According to Matt Maley, chief market strategist at Miller Tabak, it is not surprising that investors are seeking protection in the options market and other safe-haven assets like gold. “With the stock market as expensive as it is (especially on a price/sales basis), it is much more vulnerable than usual when these kinds of political and geopolitical issues became significant concerns in the past,” Maley said.
The risks are numerous: a hotly contested US election, interest-rate decisions by the Federal Reserve and European Central Bank, and the possibility of an escalation in conflicts across the Middle East.

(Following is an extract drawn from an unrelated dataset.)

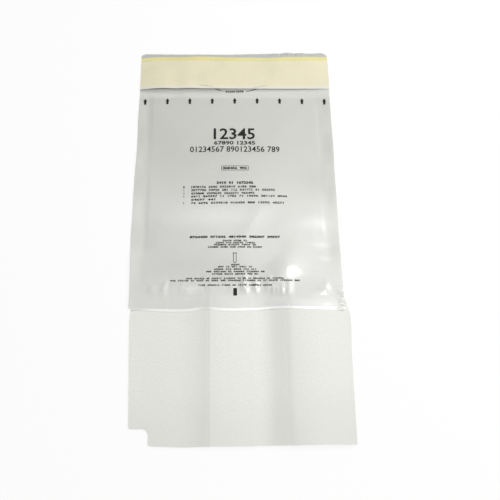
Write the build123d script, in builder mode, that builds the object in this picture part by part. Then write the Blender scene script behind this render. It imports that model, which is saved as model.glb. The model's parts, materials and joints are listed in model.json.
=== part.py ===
"""A specimen transport bag lying flat, with the absorbent sheet that goes into it.

X runs across the bag, Y along it towards the mouth, and Z up from the table.
The origin is on the table, in the middle of the bag and sheet together.
All sizes are in millimetres.
"""

import os

from build123d import *

# Outline of the bag and the films that it is welded from
bag_width = 240.0
bag_length = 340.0
bag_corner = 4.0
film = 0.15
side_weld = 13.0
bottom_weld = 13.5

# Specimen chamber: its height over the back film, and the runs of its slopes
crest_height = 8.2
neck_height = 5.2
bottom_run = 50.0
neck_run = 60.0
side_run = 35.0

# Closure above the fold line: two adhesive strips, each under its own liner
lip = 6.0
lip_corner = 6.0
liner_height = 43.0
liner_step = 6.0
liner = 0.12
adhesive = 0.10
adhesive_inset = 5.0
ply_gap = 0.3
fold_gap = 0.4

# Document pouch: a third film behind the back film, open at its upper edge
pouch_drop = 12.5

# Absorbent sheet: three panels between two creases, partly under the bag
left_panel = 83.0
middle_panel = 85.0
right_panel = 69.0
sheet_length = 200.0
sheet_showing = 144.0
sheet = 1.0
sheet_corner = 3.0
sheet_clearance = 0.3
crease_gap = 0.3
notch_width = 21.0
notch_height = 17.0
notch_corner = 7.0

# Where the back of the bag comes down from the sheet to the table
ramp_start = 3.0
ramp_run = 15.0

# Heights in the stack of films
back_top = 2 * film
crest_z = back_top + crest_height
neck_z = back_top + neck_height
bag_rest = sheet + sheet_clearance
liner_z = back_top + adhesive
flange_z = liner_z + liner + ply_gap
below = -bag_rest

# Places along the bag
bottom_y = (sheet_showing - bag_length) / 2
mouth_y = bottom_y + bag_length
yellow_top_y = mouth_y - lip
white_top_y = yellow_top_y - liner_step
fold_y = white_top_y - liner_height
pouch_y = fold_y - pouch_drop
ramp_y = bottom_y + sheet_length - sheet_showing + ramp_start
table_y = ramp_y + ramp_run
body_end_y = fold_y - fold_gap / 2
flap_start_y = fold_y + fold_gap / 2

# Places across the bag and the sheet
bag_edge = bag_width / 2
weld_edge = bag_edge - side_weld
neck_edge = weld_edge - side_run * neck_height / crest_height
sheet_right = bag_edge
right_crease = sheet_right - right_panel
left_crease = right_crease - middle_panel
sheet_left = left_crease - left_panel
sheet_bottom_y = bottom_y - sheet_showing


def lengthwise(profile):
    """Face under a line of (y, z) points, in the plane that cuts the bag lengthwise."""
    with BuildSketch(Plane.YZ) as section:
        with BuildLine():
            Polyline((profile[0][0], below), *profile, (profile[-1][0], below), close=True)
        make_face()
    return section.sketch


def crosswise(profile):
    """Face under a line of (x, z) points, in the plane that cuts the bag crosswise."""
    with BuildSketch(Plane.XZ) as section:
        with BuildLine():
            Polyline((profile[0][0], below), *profile, (profile[-1][0], below), close=True)
        make_face()
    return section.sketch


def lying(height, end_y):
    """Face under a ply that lies on the sheet and, past the ramp, on the table."""
    profile = [(bottom_y, bag_rest), (ramp_y, bag_rest), (table_y, 0), (end_y, 0)]
    return lengthwise([(y, z + height) for y, z in profile])


def chamber_lengthwise(lift):
    """Face under the front film's long profile, from the bottom weld to the neck."""
    profile = [
        (bottom_y + bottom_weld, bag_rest + back_top),
        (bottom_y + bottom_weld + bottom_run, crest_z),
        (fold_y - neck_run, crest_z),
        (body_end_y, neck_z),
    ]
    return lengthwise([(y, z + lift) for y, z in profile])


def chamber_crosswise(lift):
    """Face under the front film's cross profile, from weld to weld."""
    left = [(-weld_edge, back_top), (side_run - weld_edge, crest_z)]
    right = [(-x, z) for x, z in reversed(left)]
    return crosswise([(x, z + lift) for x, z in left + right])


def flap_layer(lift, thickness, end_y):
    """Cross section of a layer that arches over the mouth above the fold line."""
    left = [(-bag_edge, flange_z), (-weld_edge, flange_z), (-neck_edge, neck_z)]
    line = left + [(-x, z) for x, z in reversed(left)]
    under = [(x, z + lift) for x, z in line]
    over = [(x, z + lift + thickness) for x, z in reversed(line)]
    with BuildSketch(Plane.XZ.offset(-end_y)) as section:
        with BuildLine():
            Polyline(*under, *over, close=True)
        make_face()
    return section.sketch


def strip(underside, start_y, end_y, corner=0.0):
    """Flat strip across the whole bag, with its two upper corners rounded."""
    with BuildSketch(Plane.XY.offset(underside)) as outline:
        with Locations((0, (start_y + end_y) / 2)):
            Rectangle(bag_width, end_y - start_y)
        if corner > 0:
            fillet(outline.vertices().group_by(Axis.Y)[-1], corner)
    return outline.sketch


def panel(left, right):
    """Flat panel of the absorbent sheet between two lines along its length."""
    with BuildSketch(Plane.XY) as outline:
        with Locations(((left + right) / 2, sheet_bottom_y + sheet_length / 2)):
            Rectangle(right - left, sheet_length)
    return outline.sketch


# Plan of the welded part of the bag, with the two bottom corners rounded
with BuildSketch(Plane.XY.offset(below)) as bag_plan:
    with Locations((0, (bottom_y + body_end_y) / 2)):
        Rectangle(bag_width, body_end_y - bottom_y)
    fillet(bag_plan.vertices().group_by(Axis.Y)[0], bag_corner)
plan_depth = crest_z + film - 2 * below

# Document pouch film, next to the table
with BuildPart() as document_pouch_film:
    extrude(lying(film, pouch_y), amount=bag_edge, both=True)
    extrude(lying(0, pouch_y), amount=bag_edge, both=True, mode=Mode.SUBTRACT)
    extrude(bag_plan.sketch, amount=plan_depth, mode=Mode.INTERSECT)
document_pouch_film.part.label = "document_pouch_film"

# Back film of the specimen chamber, up to the fold line
with BuildPart() as back_film:
    extrude(lying(back_top, body_end_y), amount=bag_edge, both=True)
    extrude(lying(film, body_end_y), amount=bag_edge, both=True, mode=Mode.SUBTRACT)
    extrude(bag_plan.sketch, amount=plan_depth, mode=Mode.INTERSECT)
back_film.part.label = "back_film"

# Room inside the specimen chamber, with all that lies below it
with BuildPart() as chamber_room:
    extrude(chamber_lengthwise(0), amount=bag_edge, both=True)
    extrude(chamber_crosswise(0), amount=bag_length, both=True, mode=Mode.INTERSECT)

# Front film of the specimen chamber, up to the fold line
with BuildPart() as front_film:
    extrude(chamber_lengthwise(film), amount=bag_edge, both=True)
    extrude(chamber_crosswise(film), amount=bag_length, both=True, mode=Mode.INTERSECT)
    extrude(lying(back_top + film, body_end_y), amount=bag_edge, both=True)
    extrude(lying(back_top, body_end_y), amount=bag_edge, both=True, mode=Mode.SUBTRACT)
    add(chamber_room.part, mode=Mode.SUBTRACT)
    extrude(bag_plan.sketch, amount=plan_depth, mode=Mode.INTERSECT)
front_film.part.label = "front_film"

# Back film above the fold line, with the lip that stands past the front film
with BuildPart() as back_film_flap:
    extrude(strip(film, flap_start_y, mouth_y, lip_corner), amount=film)
back_film_flap.part.label = "back_film_flap"

# Adhesive that closes the mouth, on the inner face of the back film
with BuildPart() as mouth_adhesive:
    mouth_strip = strip(
        back_top, yellow_top_y - liner_height + adhesive_inset, yellow_top_y - adhesive_inset
    )
    extrude(mouth_strip, amount=adhesive)
mouth_adhesive.part.label = "mouth_adhesive"

# Yellow liner over the mouth adhesive
with BuildPart() as yellow_liner:
    extrude(strip(liner_z, yellow_top_y - liner_height, yellow_top_y), amount=liner)
yellow_liner.part.label = "yellow_liner"

# Front film above the fold line
flap_length = white_top_y - flap_start_y
with BuildPart() as front_film_flap:
    extrude(flap_layer(0, film, white_top_y), amount=flap_length)
front_film_flap.part.label = "front_film_flap"

# Adhesive that holds the folded flap down, on the outer face of the front film
with BuildPart() as fold_adhesive:
    extrude(
        flap_layer(film, adhesive, white_top_y - adhesive_inset),
        amount=flap_length - 2 * adhesive_inset,
    )
fold_adhesive.part.label = "fold_adhesive"

# White liner over the fold adhesive
with BuildPart() as white_liner:
    extrude(flap_layer(film + adhesive, liner, white_top_y), amount=flap_length)
white_liner.part.label = "white_liner"

# Left panel of the absorbent sheet, with the notch cut from its lower corner
with BuildPart() as absorbent_left_panel:
    with BuildSketch(Plane.XY) as left_plan:
        add(panel(sheet_left, left_crease - crease_gap / 2))
        with Locations((sheet_left, sheet_bottom_y)):
            Rectangle(2 * notch_width, 2 * notch_height, mode=Mode.SUBTRACT)
        notch_edge = left_plan.vertices().filter_by_position(
            Axis.Y, sheet_bottom_y, sheet_bottom_y + notch_height
        )
        inner_corner = notch_edge.sort_by_distance(
            (sheet_left + notch_width, sheet_bottom_y + notch_height)
        )[0]
        outer_corners = notch_edge.filter_by_position(
            Axis.X, sheet_left, sheet_left + notch_width
        ).sort_by_distance(inner_corner)[1:]
        fillet(inner_corner, notch_corner)
        fillet(outer_corners, sheet_corner)
    extrude(amount=sheet)
absorbent_left_panel.part.label = "absorbent_left_panel"

# Middle panel of the absorbent sheet
with BuildPart() as absorbent_middle_panel:
    extrude(panel(left_crease + crease_gap / 2, right_crease - crease_gap / 2), amount=sheet)
absorbent_middle_panel.part.label = "absorbent_middle_panel"

# Right panel of the absorbent sheet
with BuildPart() as absorbent_right_panel:
    with BuildSketch(Plane.XY) as right_plan:
        add(panel(right_crease + crease_gap / 2, sheet_right))
        fillet(right_plan.vertices().group_by(Axis.X)[-1], sheet_corner)
    extrude(amount=sheet)
absorbent_right_panel.part.label = "absorbent_right_panel"

pieces = [
    document_pouch_film,
    back_film,
    front_film,
    back_film_flap,
    mouth_adhesive,
    yellow_liner,
    front_film_flap,
    fold_adhesive,
    white_liner,
    absorbent_left_panel,
    absorbent_middle_panel,
    absorbent_right_panel,
]

os.makedirs("parts", exist_ok=True)
for piece in pieces:
    export_step(piece.part, f"parts/{piece.part.label}.step")
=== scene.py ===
"""Looks of a specimen transport bag and its absorbent sheet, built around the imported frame.

X runs across the bag, Y along it towards its mouth and Z up from the table, all in metres.
"""

import json
import logging
import math
from dataclasses import dataclass, field
from enum import Enum
from typing import Callable, ClassVar, Sequence

import bmesh
import bpy
import numpy as np
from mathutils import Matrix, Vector


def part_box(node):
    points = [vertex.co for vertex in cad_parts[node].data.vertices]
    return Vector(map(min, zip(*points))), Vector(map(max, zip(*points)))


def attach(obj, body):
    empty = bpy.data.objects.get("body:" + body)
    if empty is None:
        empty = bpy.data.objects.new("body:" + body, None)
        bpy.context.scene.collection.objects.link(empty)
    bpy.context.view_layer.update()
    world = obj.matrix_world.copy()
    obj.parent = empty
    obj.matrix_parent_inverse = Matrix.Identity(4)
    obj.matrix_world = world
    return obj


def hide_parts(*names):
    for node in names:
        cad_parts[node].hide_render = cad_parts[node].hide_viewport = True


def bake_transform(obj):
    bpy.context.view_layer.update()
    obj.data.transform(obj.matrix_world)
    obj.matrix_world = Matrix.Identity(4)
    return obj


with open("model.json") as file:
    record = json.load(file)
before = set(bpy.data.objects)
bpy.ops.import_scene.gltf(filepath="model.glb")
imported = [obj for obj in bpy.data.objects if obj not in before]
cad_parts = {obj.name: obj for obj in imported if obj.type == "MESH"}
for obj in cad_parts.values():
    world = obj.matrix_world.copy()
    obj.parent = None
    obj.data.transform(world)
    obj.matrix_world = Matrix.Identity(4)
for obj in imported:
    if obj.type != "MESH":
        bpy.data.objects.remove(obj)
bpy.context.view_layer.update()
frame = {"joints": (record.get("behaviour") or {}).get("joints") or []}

log = logging.getLogger("specimen_bag")
MM = 0.001
Array = np.ndarray
Colour = tuple[float, float, float]
Height = Callable[[Array, Array], Array]
Piece, Material, Socket = bpy.types.Object, bpy.types.Material, bpy.types.NodeSocket


def ease(t: Array) -> Array:
    """Smooth step from 0 to 1 as t goes from 0 to 1, held level outside."""
    held = np.clip(t, 0.0, 1.0)
    return held * held * (3.0 - 2.0 * held)


def mm(*values: float) -> list[float]:
    """Millimetres as metres."""
    return [MM * value for value in values]


def through(x: Array, places: Sequence[float], heights: Sequence[float]) -> Array:
    """Smooth line through a few chosen heights.

    Args:
        x: Where the line is wanted.
        places: Rising places of the chosen heights.
        heights: The height at each place.

    Returns:
        The height at each x, held level outside the places.
    """
    spots = np.asarray(places, float)
    levels = np.asarray(heights, float)
    slopes = np.gradient(levels, spots)
    held = np.clip(x, spots[0], spots[-1])
    span = np.clip(np.searchsorted(spots, held) - 1, 0, len(spots) - 2)
    wide = spots[span + 1] - spots[span]
    t = (held - spots[span]) / wide
    rise = t * t * (3.0 - 2.0 * t)
    value = levels[span] * (1.0 - rise) + levels[span + 1] * rise
    value += wide * slopes[span] * t * (1.0 - t) ** 2
    return value - wide * slopes[span + 1] * t * t * (1.0 - t)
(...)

With these factors in play, investors are hedging their bets, preparing for the possibility of increased market turbulence in the coming months.
As the week progresses, Wall Street will focus on the earnings reports from key companies, which could shape the broader market’s direction. Tesla’s production targets and regulatory challenges will be under the microscope, while Boeing will need to address investor concerns about its ongoing struggles with production delays and labor issues. The outcome of these earnings reports could significantly impact market sentiment, particularly if the results fall short of expectations.
Mark Hackett, chief of investment research at Nationwide, has warned that while today’s leading tech firms have strong fundamentals, the market is far from stable. “Unlike the dot-com bubble, today’s leading tech firms have solid fundamentals, but the market is far from ‘normal,’” Hackett said. He cautioned that high expectations are potential warning signs of instability in the coming years, urging investors to brace for more moderate returns and increased volatility as “cracks begin to appear beyond 2024.”
Hackett’s sentiment is echoed by other market analysts, who believe that the current environment—characterized by elevated valuations, rising bond yields, and geopolitical risks—calls for caution. Investors should prepare for a potentially more volatile market, particularly as political and economic uncertainties grow more pronounced.